+++ Dataset excerpt +++
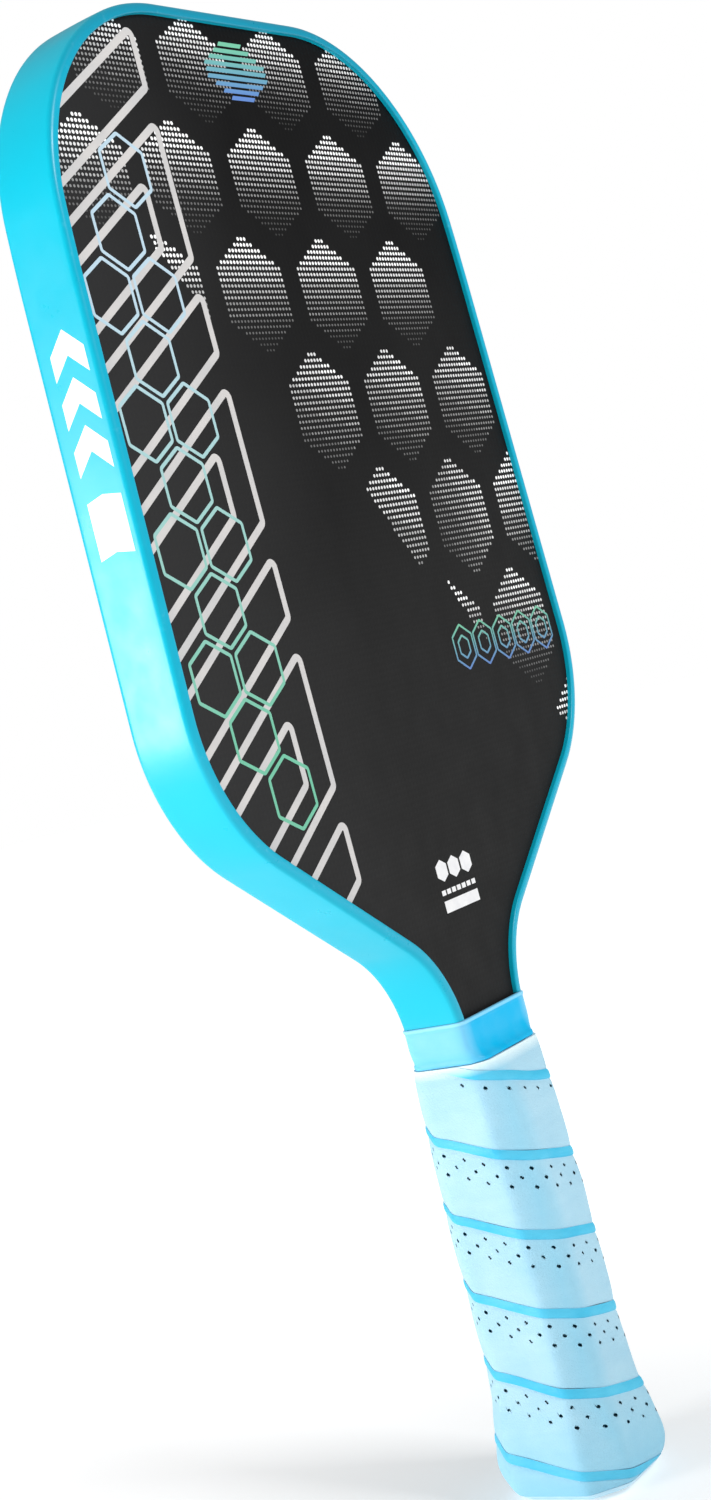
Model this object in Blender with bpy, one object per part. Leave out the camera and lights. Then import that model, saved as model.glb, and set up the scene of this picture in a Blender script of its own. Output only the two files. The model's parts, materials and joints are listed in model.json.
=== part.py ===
"""Pickleball paddle, as an assembly of separate pieces.

Frame: the paddle stands upright on its butt. The origin is the centre of the butt's flat end,
+Z runs from the handle to the head, +X is to the right seen from the front, and the front face
looks towards -Y. Sizes below are in millimetres and become metres where vertices are made.
"""

import math

import bmesh
import bpy

MM = 0.001
CUTTER_OVERSHOOT = 1.0  # how far a cutter passes the surface it cuts

# Head outline, outer side of the edge guard, right half: corner points of a polygon (x, z) and
# the radius that rounds each of them. The last corner curves the other way, into the neck.
HEAD_TOP = 419.0
NECK_HALF_WIDTH = 17.35
NECK_END = 128.7
OUTLINE_CORNERS = (
    (87.8, HEAD_TOP, 60.3),
    (91.9, 351.0, 303.0),
    (96.0, 208.3, 50.9),
    (NECK_HALF_WIDTH, 149.7, 33.6),
)
ARC_STEP = math.radians(8.0)

# Sandwich through the head, as distances from the middle plane
CORE_HALF = 7.2
FILM_SPAN = (7.25, 7.45)
SHEET_SPAN = (7.5, 8.1)
SANDWICH_INSET = 1.65
FOAM_WIDTH = 5.0
FOAM_GAP = 0.2
CELL_PITCH = 18.0
CELL_WALL = 1.0

# Edge guard and the tape under it
GUARD_HALF = 9.7
GUARD_WALL = 1.2
GUARD_LIP = 3.15
GUARD_LIP_CHAMFER = 0.3
GUARD_EDGE_RADIUS = 1.75
GUARD_EDGE_STEPS = 3
GUARD_SEAT = 8.2
GUARD_END = 137.0
TAIL_STEP = 0.75
TAIL_HIDDEN = 0.05
TAIL_TOP = 140.0
TAIL_BOTTOM = 129.2
BOND_TAPE_INSET = (1.3, 1.5)
BOND_TAPE_HALF = 6.5
BOND_TAPE_END = 138.0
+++
» **What the task requires**
Return only the lines from the beginning of the material up to and including the line with "of separate pieces.", exactly as written.

» **Correct result**
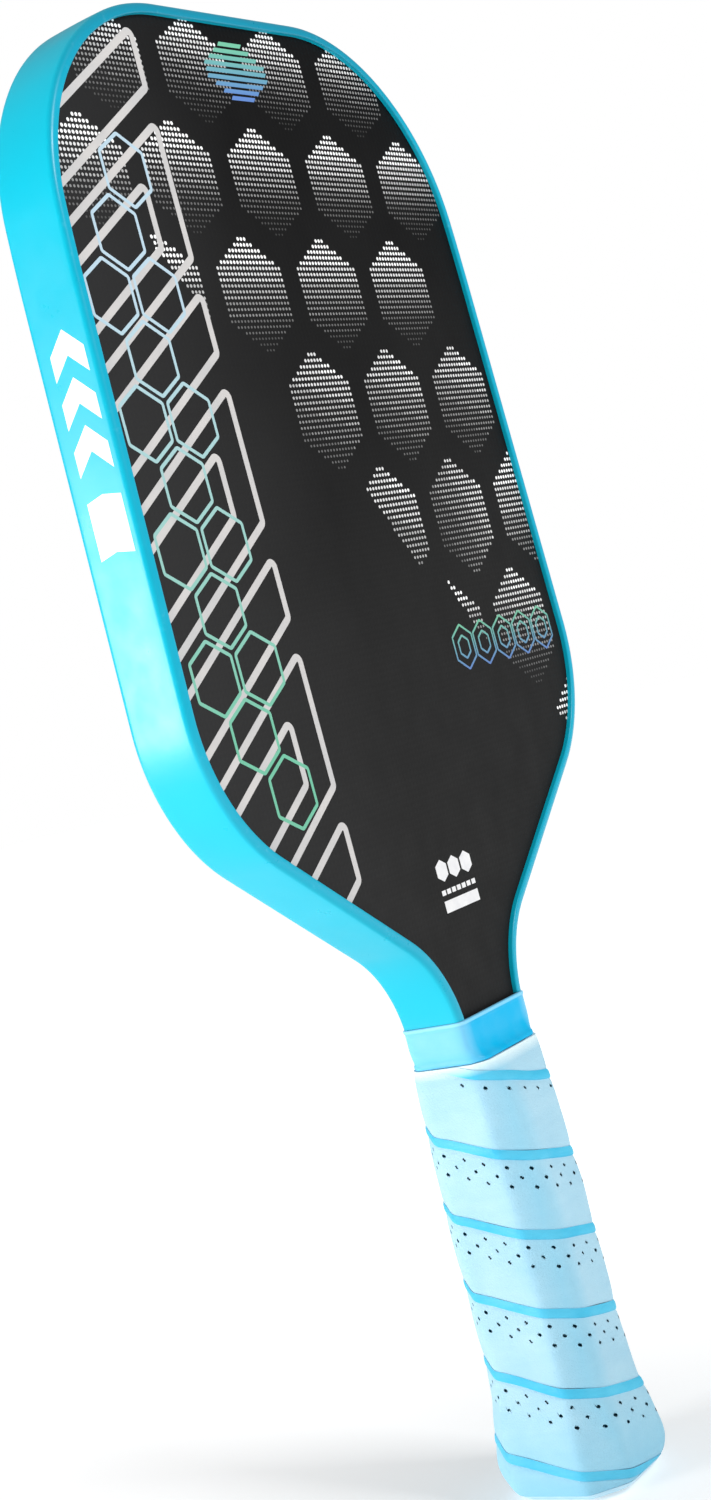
Model this object in Blender with bpy, one object per part. Leave out the camera and lights. Then import that model, saved as model.glb, and set up the scene of this picture in a Blender script of its own. Output only the two files. The model's parts, materials and joints are listed in model.json.
=== part.py ===
"""Pickleball paddle, as an assembly of separate pieces.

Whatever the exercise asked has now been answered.